* BEGIN Task inputs *
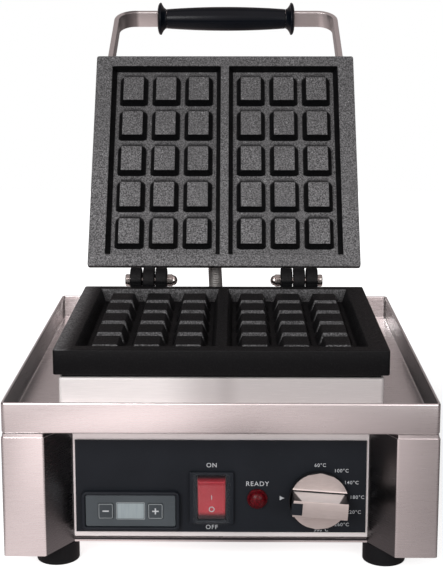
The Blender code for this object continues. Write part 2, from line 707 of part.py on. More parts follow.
def control_fascia(frame):
    """Black fascia plate in front of the steel panel."""
    plate = box("control_fascia", (-FASCIA_HALF_WIDTH, FASCIA_HALF_WIDTH),
                (FASCIA_FRONT, PANEL_SETBACK - GAP), (FASCIA_BOTTOM, FASCIA_TOP), BLACK_PLASTIC, frame)
    return carve(plate, *control_holes("fascia", frame))


def bottom_plate(frame):
    """Bottom sheet with a front lip, foot and screw holes and a field of vents."""
    inset = SHEET + 2 * GAP
    inner = offset_path(side_path(1), inset)[:3]
    behind = TRAY_DEPTH - UPSTAND_OFFSET - 2 * SHEET - 2 * GAP
    half = PANEL_HALF_WIDTH - GAP
    right = [(half, PANEL_SETBACK), (half, PANEL_SETBACK + inset), *inner, (HALF_WIDTH - inset, behind)]
    outline = right + [(-x, y) for x, y in right[::-1]]
    top = SHELL_BOTTOM + SHEET
    plate = prism("bottom_plate", outline, SHELL_BOTTOM, top, STEEL, frame)
    lip = box("bottom_lip", (-half, half), (PANEL_SETBACK, PANEL_SETBACK + SHEET),
              (SHELL_BOTTOM + SHEET / 2, LIP_TOP), None, frame)
    fuse(plate, lip)
    shells = []
    for column in range(-(VENT_COUNT // 2), VENT_COUNT // 2 + 1):
        slot = rounded_rectangle(VENT_WIDTH, VENT_HEIGHT, VENT_WIDTH / 2 - GAP / 2,
                                 (column * VENT_PITCH, TRAY_DEPTH / 2), SMALL_CORNER_STEPS)
        shells.append([level_ring(slot, SHELL_BOTTOM - OVERRUN), level_ring(slot, top + OVERRUN)])
    carve(plate, loft("bottom_vents", shells, None, frame))
    for index, (x, y) in enumerate(foot_places()):
        radius = FOOT_SCREW_RADIUS + GAP
        carve(plate, turned(f"foot_screw_hole_{index}",
                            [(radius, SHELL_BOTTOM - OVERRUN), (radius, top + OVERRUN)], "Z", None,
                            frame, (x, y, 0), SCREW_SIDES))
    for index, x in enumerate(front_screw_places()):
        carve(plate, screw_hole(f"front_screw_bottom_hole_{index}", x, SHELL_BOTTOM, frame))
    return plate


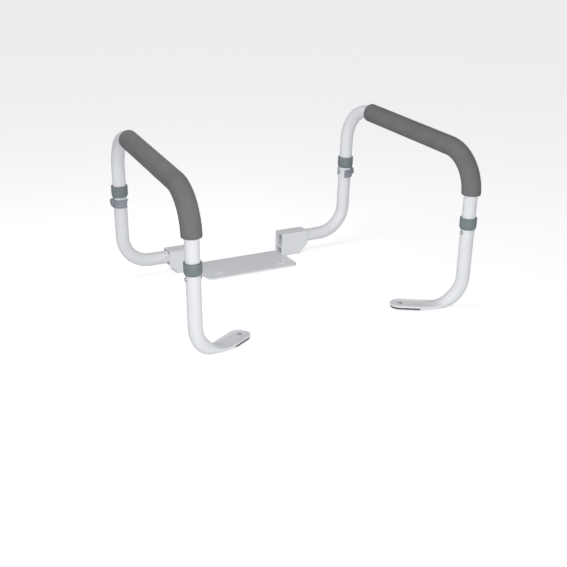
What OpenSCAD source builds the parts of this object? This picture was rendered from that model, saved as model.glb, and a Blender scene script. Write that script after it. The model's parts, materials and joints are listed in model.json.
* END Task inputs *
Give back the whole listing, word for word.

◆ **The result**
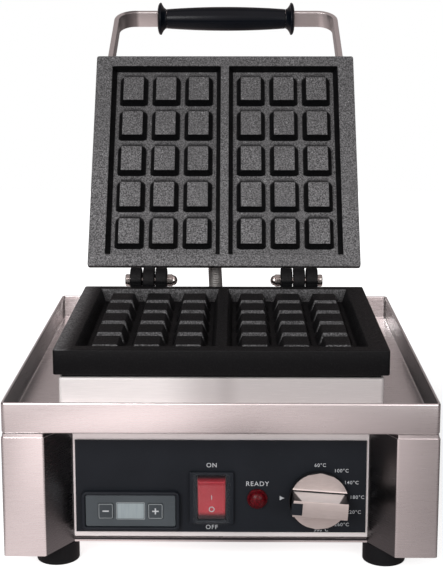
The Blender code for this object continues. Write part 2, from line 707 of part.py on. More parts follow.
def control_fascia(frame):
    """Black fascia plate in front of the steel panel."""
    plate = box("control_fascia", (-FASCIA_HALF_WIDTH, FASCIA_HALF_WIDTH),
                (FASCIA_FRONT, PANEL_SETBACK - GAP), (FASCIA_BOTTOM, FASCIA_TOP), BLACK_PLASTIC, frame)
    return carve(plate, *control_holes("fascia", frame))


def bottom_plate(frame):
    """Bottom sheet with a front lip, foot and screw holes and a field of vents."""
    inset = SHEET + 2 * GAP
    inner = offset_path(side_path(1), inset)[:3]
    behind = TRAY_DEPTH - UPSTAND_OFFSET - 2 * SHEET - 2 * GAP
    half = PANEL_HALF_WIDTH - GAP
    right = [(half, PANEL_SETBACK), (half, PANEL_SETBACK + inset), *inner, (HALF_WIDTH - inset, behind)]
    outline = right + [(-x, y) for x, y in right[::-1]]
    top = SHELL_BOTTOM + SHEET
    plate = prism("bottom_plate", outline, SHELL_BOTTOM, top, STEEL, frame)
    lip = box("bottom_lip", (-half, half), (PANEL_SETBACK, PANEL_SETBACK + SHEET),
              (SHELL_BOTTOM + SHEET / 2, LIP_TOP), None, frame)
    fuse(plate, lip)
    shells = []
    for column in range(-(VENT_COUNT // 2), VENT_COUNT // 2 + 1):
        slot = rounded_rectangle(VENT_WIDTH, VENT_HEIGHT, VENT_WIDTH / 2 - GAP / 2,
                                 (column * VENT_PITCH, TRAY_DEPTH / 2), SMALL_CORNER_STEPS)
        shells.append([level_ring(slot, SHELL_BOTTOM - OVERRUN), level_ring(slot, top + OVERRUN)])
    carve(plate, loft("bottom_vents", shells, None, frame))
    for index, (x, y) in enumerate(foot_places()):
        radius = FOOT_SCREW_RADIUS + GAP
        carve(plate, turned(f"foot_screw_hole_{index}",
                            [(radius, SHELL_BOTTOM - OVERRUN), (radius, top + OVERRUN)], "Z", None,
                            frame, (x, y, 0), SCREW_SIDES))
    for index, x in enumerate(front_screw_places()):
        carve(plate, screw_hole(f"front_screw_bottom_hole_{index}", x, SHELL_BOTTOM, frame))
    return plate


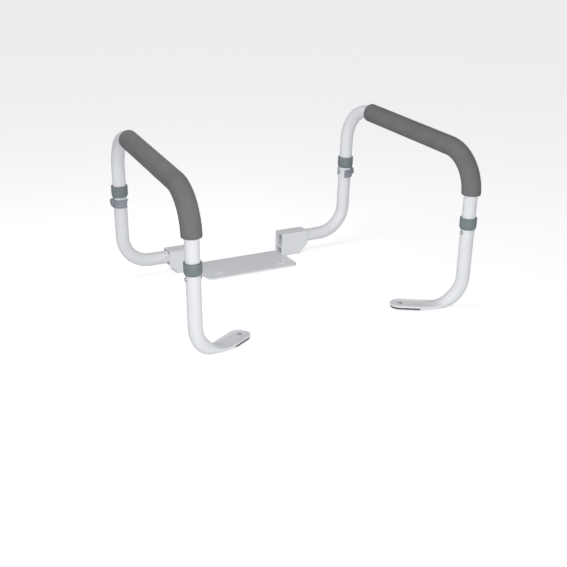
What OpenSCAD source builds the parts of this object? This picture was rendered from that model, saved as model.glb, and a Blender scene script. Write that script after it. The model's parts, materials and joints are listed in model.json.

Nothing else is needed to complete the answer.